Mr. Speaker, I am very much in favour of this bill and I know that members throughout the House have voted and spoken in favour of it. I am going to limit my comments rather than speak out the clock. I am going to make a few comments and then I will be sitting down. If the members would like to have the bill today, so that we could have this piece of legislation, they will not talk the clock out with questions, but simply put the question. I offer that to the House as an opportunity for the bill to be called for the vote before we reach the time for private members' business.
I do not have to go into much detail on this bill. Bill C-22 would raise the age of consent for sexual activity from 14 to 16. This is non-exploitive sexual activity I am talking about and it would also create the exception in respect to an accused who engages in sexual activity with a 14 or 15 year old youth and who is less than five years older than the youth, referred to as the close in age exemption.
It is to correct situations like we had in the last Parliament where legislation similar to this from private members did not include this provision. It meant that a person 17 years of age having sexual activity with someone 15 years of age would in fact be in violation of the law and subject to Criminal Code sanctions of up to 10 years imprisonment. That was never the intent of the legislation and I believe that the correction to this has now been made.
It also has a couple of other minor exceptions which many members have already outlined to the House and to the public, so I will not repeat them.
I do however want to make a couple of comments with regard to, as the prior speaker spoke extensively about, 11 or so crime bills. As a member of Parliament who tries to keep close to what the constituents are saying and to keep informed about the public at large, I am not sure whether I agree with 11 or 12 bills which are solely targeted at getting tough on crime with absolutely no evidence whatsoever of crime reduction and crime prevention.
I raise that because an effective criminal justice system has to provide for prevention, deterrence and rehabilitation. Just recently the Canadian Centre on Substance Abuse issued a very striking report which indicated that 42% of all criminal activity involves the use of alcohol and an additional 8% involves the use of drugs. So we have situations where people who may have addictions are also falling into the criminal activity area.
That is why we need judicial independence. That is why we need judicial discretion. Each case is not the same. Each offence is not the same. Maybe the charge is the same, but the circumstances surrounding it are not the same. That is what I do not see there.
The member who just spoke also laid out that there were somehow some delays, but when I saw the article in the National Post which commented on this, it was described as a series of one-off bills. If we consult the speech from the member for Windsor—Tecumseh, he laid out in a very eloquent speech that there were a series of small bills, all of which were amending the Criminal Code.
Traditionally in the House, when we are doing a cleanup of the Criminal Code, there would be an omnibus bill. It would have accelerated the process very substantially, but the government chose to milk every opportunity. In fact, this bill, which everyone is supporting, was not introduced in this Parliament until June 22, just before the House rose for a three month break. It does not make much sense.
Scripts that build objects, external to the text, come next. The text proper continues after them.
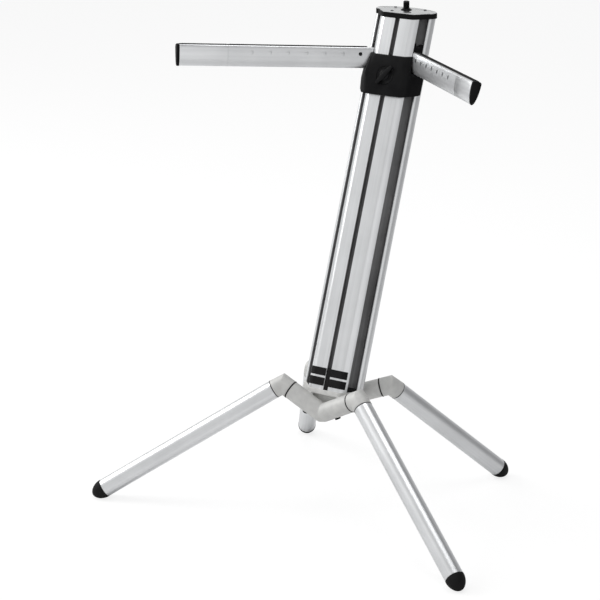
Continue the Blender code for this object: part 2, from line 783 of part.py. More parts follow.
def tongue_mesh():
    """Tongue that hooks behind the lips of a groove, in the groove frame."""
    lip = PIVOT_DEPTH - GROOVE_LIP - GAP
    back = -(GROOVE_DEPTH - PIVOT_DEPTH) + 0.0006
    wide = MOUTH_CHORD / 2 + GROOVE_UNDERCUT - COLLAR_SLIDE_CLEAR
    neck = MOUTH_CHORD / 2 - COLLAR_SLIDE_CLEAR
    outer = PIVOT_DEPTH + 0.003
    low = -0.080
    loop = [(lip, wide), (back, wide), (back, -wide), (lip, -wide), (lip, -neck), (outer, -neck),
            (outer, neck), (lip, neck)]
    flange = [(lip, wide), (back, wide), (back, -wide), (lip, -wide)]
    bm = bmesh.new()
    base = [bm.verts.new((g, t, low)) for g, t in loop]
    mid = [bm.verts.new((g, t, 0.004)) for g, t in loop]
    top = [bm.verts.new((g, t, 0.013)) for g, t in flange]
    for i in range(8):
        j = (i + 1) % 8
        bm.faces.new((base[i], base[j], mid[j], mid[i]))
    bm.faces.new(base)
    bm.faces.new((mid[4], mid[5], mid[6], mid[7]))
    for i in range(3):
        bm.faces.new((mid[i], mid[i + 1], top[i + 1], top[i]))
    bm.faces.new((mid[3], mid[4], mid[7], mid[0], top[0], top[3]))
    bm.faces.new(top)
    return finish_mesh(bm, "tongue")


def build_clamp(collar, frame):
    """T-nut in the front slot, clamp screw and wing knob."""
    s = height_to_s(KNOB_Z, KNOB_N)
    bore = rods("clamp_bore", [((0, -0.08, s), (0, 0.0, s))], CLAMP_R + GAP, 12)
    cutter = add_cutter("clamp_bore", bore, frame)
    combine(collar, cutter, 'DIFFERENCE')
    recess = rods("knob_recess", [((0, -0.08, s), (0, KNOB_N + GAP, s))], KNOB_R + 0.0008, ROUND_STEPS)
    combine(collar, add_cutter("knob_recess", recess, frame), 'DIFFERENCE')
    wide = SLOT_CAVITY_HALF - COLLAR_SLIDE_CLEAR
    near = FRONT_N + SLOT_LIP + GAP
    far = FRONT_N + SLOT_DEPTH - COLLAR_SLIDE_CLEAR
    nut = add_part("t_nut", box("t_nut", (-wide, near, s - 0.016), (wide, far, s + 0.016)), frame, STEEL)
    combine(nut, cutter, 'DIFFERENCE')
    hub = add_empty("knob_axis", frame, frame_matrix((0.0, KNOB_N, s), (1, 0, 0), (0, -1, 0)))
    tip = KNOB_N - (far - 0.0005)
    screw = [(0.0, -GAP), (CLAMP_R, -GAP), (CLAMP_R, tip + 0.001), (CLAMP_R - 0.001, tip), (0.0, tip)]
    turned("clamp_screw", screw, hub, STEEL, steps=12)
    build_knob(hub)


def build_knob(hub):
    """Disc with a boss and a raised finger bar."""
    profile = [(0.0, BOSS_HEIGHT), (BOSS_R - 0.001, BOSS_HEIGHT), (BOSS_R, BOSS_HEIGHT - 0.001),
               (BOSS_R, KNOB_THICK), (KNOB_R - 0.001, KNOB_THICK), (KNOB_R, KNOB_THICK - 0.001),
               (KNOB_R, 0.0), (0.0, 0.0)]
    knob = turned("clamp_knob", profile, hub, BLACK)
    half = WING_LENGTH / 2
    low, high = WING_SPAN
    bar = box("wing", (-half, -WING_WIDTH / 2, low), (half, WING_WIDTH / 2, high))
    wing = add_cutter("wing", bar, hub, Matrix.Rotation(WING_TURN, 4, 'Z'))
    bevel = wing.modifiers.new("edges", 'BEVEL')
    bevel.width = 0.0015
    bevel.segments = 2
    combine(knob, wing, 'UNION')


# Arms

def egg_loop(width, height, top, steps=10):
    """Arm section: flat crowned top, sides drawn in to a round underside."""
    split = 0.15 * height
    half = width / 2
    right = []
    for i in range(1, steps):
        a = math.radians(-90 + 90 * i / steps)
        right.append((half * math.cos(a), top - split + (height - split) * math.sin(a)))
    for i in range(0, 4):
        a = math.radians(90 * i / 4)
        p = 2 / 3.4
        right.append((half * math.cos(a) ** p, top - split + split * math.sin(a) ** p))
    loop = [(0.0, top - height)] + right + [(0.0, top)]
    return loop + [(-y, z) for y, z in reversed(right)]


def along_x(mesh):
    """Turn a prism made along Z so that it runs along X with its section upright."""
    turn = Matrix(((0, 0, 1, 0), (1, 0, 0, 0), (0, 1, 0, 0), (0, 0, 0, 1)))
    mesh.transform(turn)
    return mesh


def build_arm(label, side, collar_groove, arm):
    """One arm: knuckle and plug, sleeve, sliding bar with head, pads, end cap and detent button."""
    inner = -side
    end_cut = box("arm_end_cut", (-0.05, -0.03, -0.12), (ROOT_G, 0.03, 0.03))
    root_cut = add_cutter("arm_end_cut_" + label, end_cut, collar_groove)
    build_arm_root(label, arm, collar_groove)
    build_sleeve(label, arm, root_cut, inner)
    build_bar(label, arm, inner)
    build_pads(label, arm)


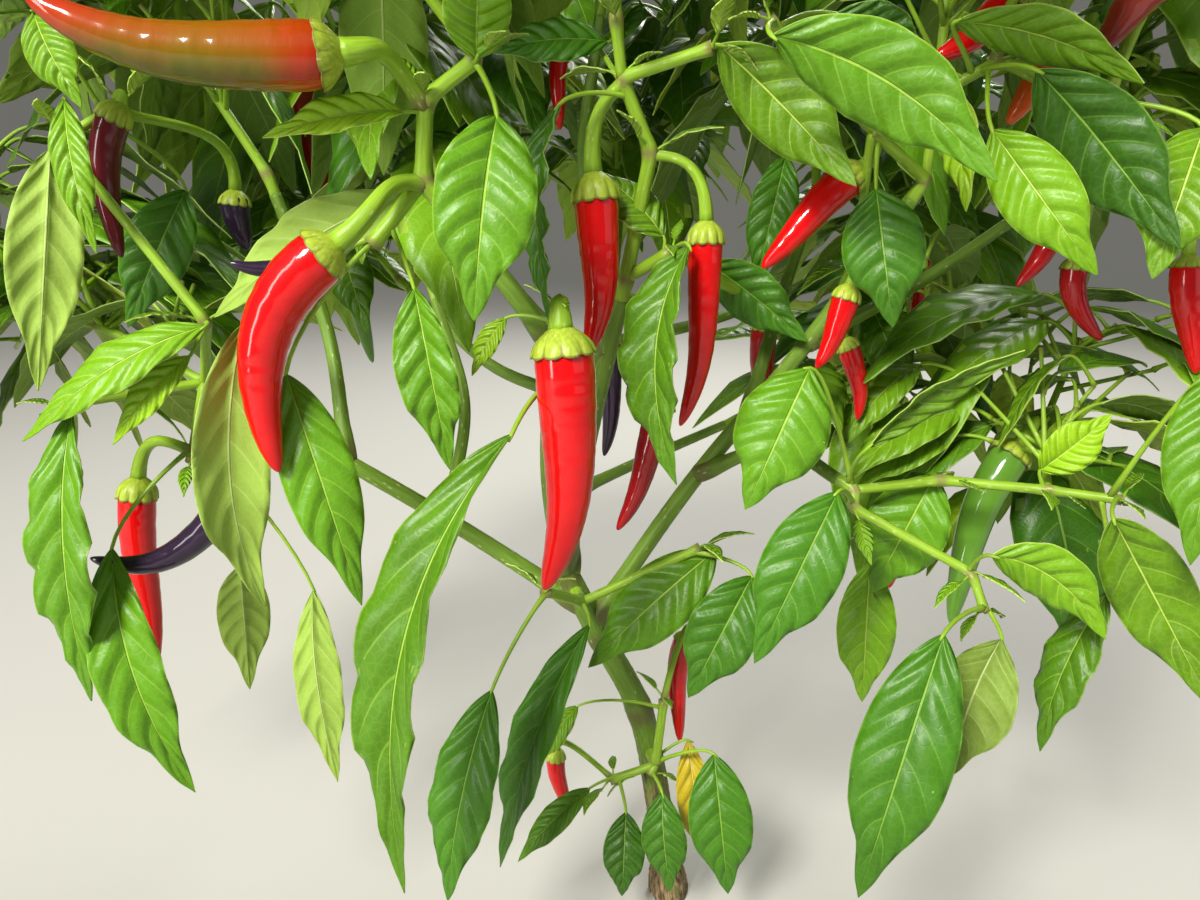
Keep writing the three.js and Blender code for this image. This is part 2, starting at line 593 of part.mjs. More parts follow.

Then, because there were so many other bills at the justice committee, the committee could not even get around to it until March 21 when it had its first meeting. However, the members worked on it right through until April 19 and it was reported back to this place on April 23.
There is no delay. The fact is that if we want to make the appearance of doing lots of things we could take Criminal Code amendments, break them down into their smallest pieces and announce, “Look at all the legislation”. That does not help because all it does is bog down the criminal justice system by having the justice committee have so much work that it could not possibly deal with so many individual pieces of legislation.
I want to suggest that we have worked very diligently. In fact, the opposition has been calling for more police officers on the street, greater crime fighting collaboration among all levels of government and law enforcement agencies, the modernization of investigative techniques, more Crown attorneys, and a full complement of properly appointed judges. I have some honest fear that the government is not of the same view. Judicial independence is not a value of the Conservative government.
We are also trying to help to ensure the best possible job of catching and convicting criminals. Prevention is an integral part of the criminal justice system and the approach to dealing with crime. Members will know because the jurist statistics are there, that the criminal sanctions, the penalties in the United States, are more onerous, more severe than they are in Canada and yet, the crime rate in the United States is three times higher than it is in Canada. We have to look at those things.
I would also point out that there are other certain circumstances, for example, fetal alcohol spectrum disorders. We know that a very significant majority of crimes are committed by people who suffer from alcohol related birth defects. They are in the jails of Canada. Rehabilitation is not applicable. Why have we not dealt with that? These statistics would be clarified if we understood and dealt with mental illness, and treated it properly under the criminal justice system as well as dealing with appropriate crime prevention techniques.
There are about seven minutes left if members have burning questions. I support the bill. The Liberal Party supports the bill because it specifically includes the close in age exemption. That was the stopper in the last Parliament. We have the opportunity to call the vote on the bill now if the members really want the bill. Let us do it.